In a decision released Tuesday morning, a district court rejected a second appeal by a former River Falls man convicted of raping and imprisoning a woman in March 2003.


In June 2003 a Pierce County jury found Joseph P. Hipler, now 26, guilty of first degree sexual assault -- use of a dangerous weapon and false imprisonment.

Hipler is serving a 10-year sentence at Stanley Correctional Institution. That term is to be followed by 10 years extended supervision.

During a two-day trial, the victim, who lived in the same building, testified that while visiting Hipler's apartment, she saw a gallon bag of what looked like cocaine. Hipler became angry, prevented her from leaving and forced her to stay with him the rest of the day, both in his apartment and when he went to a party.

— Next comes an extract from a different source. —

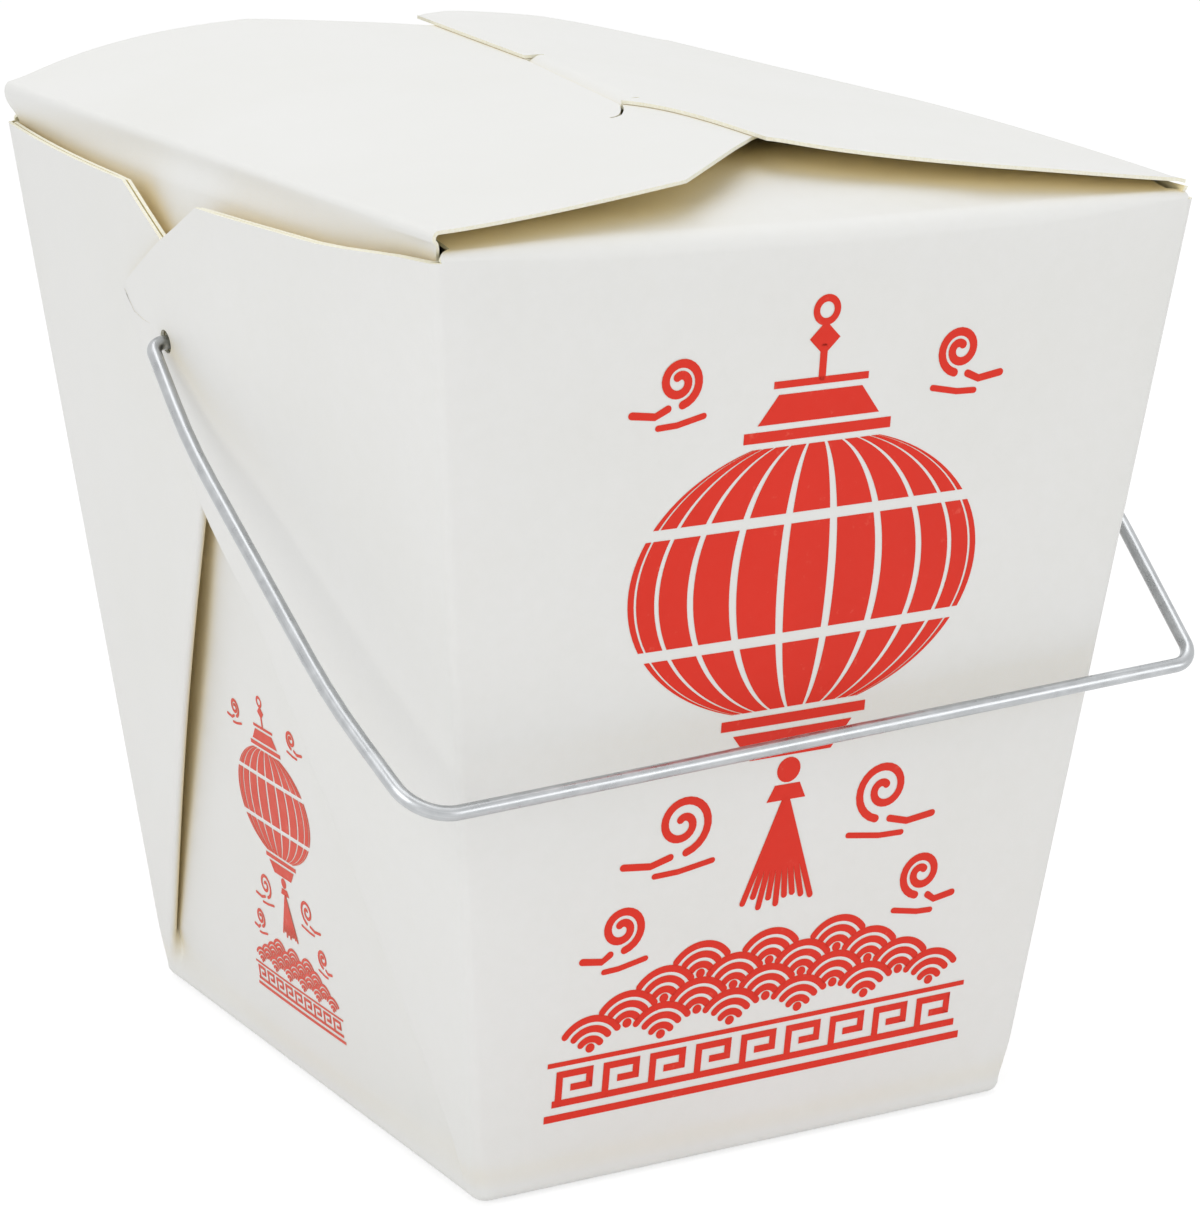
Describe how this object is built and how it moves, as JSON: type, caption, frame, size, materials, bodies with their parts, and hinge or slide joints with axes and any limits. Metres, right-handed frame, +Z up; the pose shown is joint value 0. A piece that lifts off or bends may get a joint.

Later that evening when the woman tried to return to her apartment, Hipler allegedly grabbed her by the hair and forced her back to his room. She testified that he held a gun to her head, then put the weapon down, pinned her arms above her head and raped her.

The woman didn't immediately report the assault, saying she was afraid Hipler would retaliate against her or her family and friends. About a week later she told her father, who reported the attack to police.

At trial Lesley Charlton, a psychotherapist who works with sexual assault victims, testified that it's not uncommon for sexual assault victims to delay calling police. She said shock, depression and anxiety can affect the decision to report.

Judge Robert Wing denied Hipler permission to present his own expert, Holinda Wakefield, who would have testified that it's not uncommon for individuals to falsely claim to have been raped.

In this appeal, Hipler claimed that his attorney in the earlier appeal erred by not arguing that his trial attorney was ineffective because he failed to argue that excluding Wakefield's testimony violated Hipler's constitutional right to present witnesses and because the lawyer neglected to ask the judge to limit the victim's testimony about Hipler's cocaine.

The appeals court rejected both arguments.

"Although a defendant has a constitutional right to present a defense, there is no constitutional right to present irrelevant evidence," wrote the court. "We agree with the circuit court that testimony that some claims of sexual assault are false would 'state the obvious' and dress up the inference that (the alleged victim) might have lied as having 'more weight simply because (Wakefield) is a supposed expert.'"

In his earlier appeal, Hipler argued that the evidence about cocaine was inadmissible "other acts" evidence that was irrelevant and prejudicial.

At that time the appeals court disagreed, concluding the evidence was properly admitted to prove motive, intent and context.

In the more recent appeal, Hipler claimed his first appeal attorney should have argued that the trial attorney denied him "effective assistance of counsel" by failing to ask the trial judge to limit the scope of the cocaine testimony.

The appeals court said just making that claim isn't enough, Hipler didn't explain how either of the lawyers failed him with regard to the cocaine evidence.